Segmentor3IsBack - rstats-gsoc/gsoc2018 GitHub Wiki
The Segmentor3IsBack package provides a fast functional pruning algorithm for computing the optimal changepoints using several likelihood models (normal heteroscedastic, normal homoscedastic, Poisson, etc).
However there are several issues with the current code:
- it ERRORs on Solaris.
- it has no tests.
- packages which use it have been known to crash on windows. for example penaltyLearning uses Segmentor in its vignette, which crashes when re-building on windows.
The changepoint package provides cpt.mean for the normal homoscedastic model, and cpt.var for for the normal heteroscedastic model, but does not provide a solver for the other models (e.g. Poisson).
The jointseg package provides the Fpsn
function which computes the normal homoscedastic model.
Get Segmentor3IsBack passing all CRAN checks on solaris/windows.
- Setup a github repo for Segmentor3IsBack, with TravisCI for GNU/Linux testing, Appveyor for windows testing and Coveralls for code coverage.
- Add some trivial edge cases as tests, for example Segmentor(c(1,2,2), Kmax=3, model=1) should return a valid 3-segment model, but it currently does not.
- Write some extensive test cases using library(testthat) and library(neuroblastoma).
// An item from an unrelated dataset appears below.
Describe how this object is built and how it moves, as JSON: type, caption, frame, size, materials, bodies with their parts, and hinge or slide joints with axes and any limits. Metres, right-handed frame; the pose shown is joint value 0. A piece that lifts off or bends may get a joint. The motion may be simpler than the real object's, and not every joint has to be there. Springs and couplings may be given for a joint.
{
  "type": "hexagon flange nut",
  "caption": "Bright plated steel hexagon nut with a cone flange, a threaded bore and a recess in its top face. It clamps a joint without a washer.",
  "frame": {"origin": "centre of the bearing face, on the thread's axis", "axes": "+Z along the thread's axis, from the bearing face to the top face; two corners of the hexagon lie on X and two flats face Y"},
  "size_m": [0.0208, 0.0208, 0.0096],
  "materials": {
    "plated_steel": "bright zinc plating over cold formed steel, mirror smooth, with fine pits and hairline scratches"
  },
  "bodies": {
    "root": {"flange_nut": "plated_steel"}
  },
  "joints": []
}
Goal: 100% coverage in both R and C++ code by the end of summer.
- Can test on windows via win-builder.
- Compile package with GCC 6, and fix warnings report from CRAN repository.
- Figure out a way to access a solaris machine for testing.
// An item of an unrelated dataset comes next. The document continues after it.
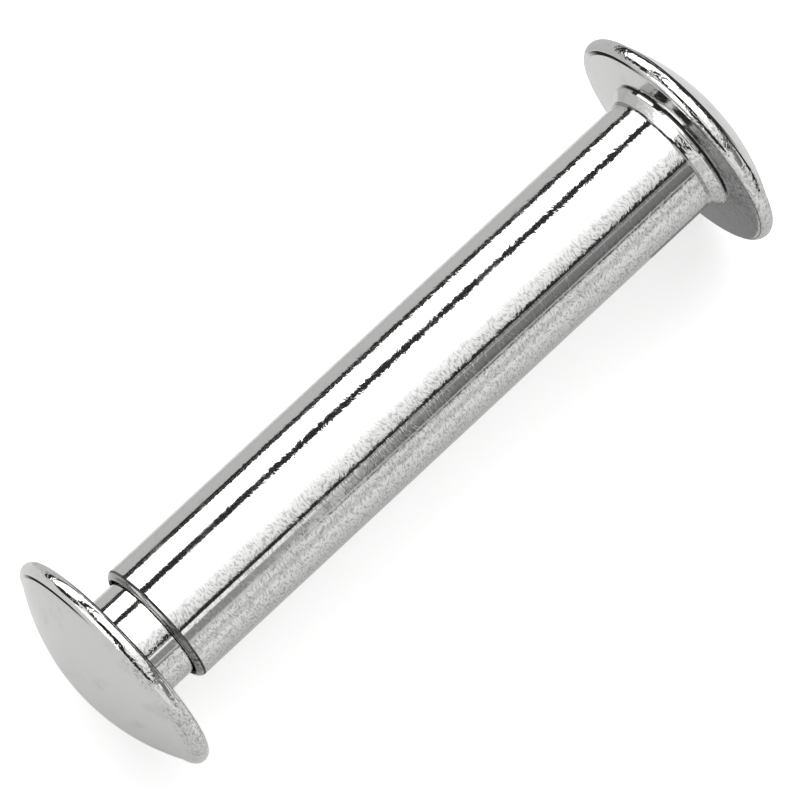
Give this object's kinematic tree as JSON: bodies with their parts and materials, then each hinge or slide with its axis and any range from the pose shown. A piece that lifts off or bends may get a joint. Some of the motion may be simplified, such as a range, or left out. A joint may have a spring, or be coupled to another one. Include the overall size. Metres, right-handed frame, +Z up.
{
  "type": "binding barrel screw",
  "caption": "Two-piece binding fastener: a hollow barrel with a low domed head, and a domed-head post whose plain shank slides into the barrel's mouth.",
  "frame": {"origin": "on the floor under the middle of the fastener, which lies on the rims of both heads", "axes": "+X along the shared axis towards the barrel's head, +Z up"},
  "size_m": [0.0314, 0.0094, 0.0095],
  "materials": {
    "barrel_plate": "bright nickel plate over turned steel, finely pitted",
    "post_plate": "bright nickel plate over headed steel, finely pitted"
  },
  "bodies": {
    "barrel": {"barrel": "barrel_plate"},
    "post": {"post": "post_plate"}
  },
  "joints": [
    {"name": "post_slide", "type": "slide", "parent": "barrel", "child": "post", "axis": [1, 0, 0], "range_m": [-0.03, 0.00155]}
  ]
}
This project will increase the portability and test coverage of the Segmentor3IsBack package.
- Alice Cleynen <[email protected]>, one of the authors of Segmentor3IsBack who knows its R/C++ code.
- Toby Dylan Hocking <[email protected]> is a user of Segmentor3IsBack, is familiar with Travis/Coveralls, and can suggest some tests.
MENTORS: please think of some tests for prospective students.
- Easy: create an Rmd web page in which you demonstrate how Segmentor can be used to find change points in different types of data (e.g. normal model for real-valued data, Poisson model for count data). For some example data sets, see data(neuroblastoma, package=”neuroblastoma”) for real-valued data, and data(chr11ChIPseq, package=”PeakSegDP”) for count data. Plot the data and the segmentation models.
- Medium: copy the Segmentor3IsBack package to one of your GitHub repos. Setup Travis, Appveyor and Coveralls, and create a README with badges.
- Hard: Write a test that fails on windows. Show that the package fails on both Appveyor and win-builder.
Students, please post a link to your test results here.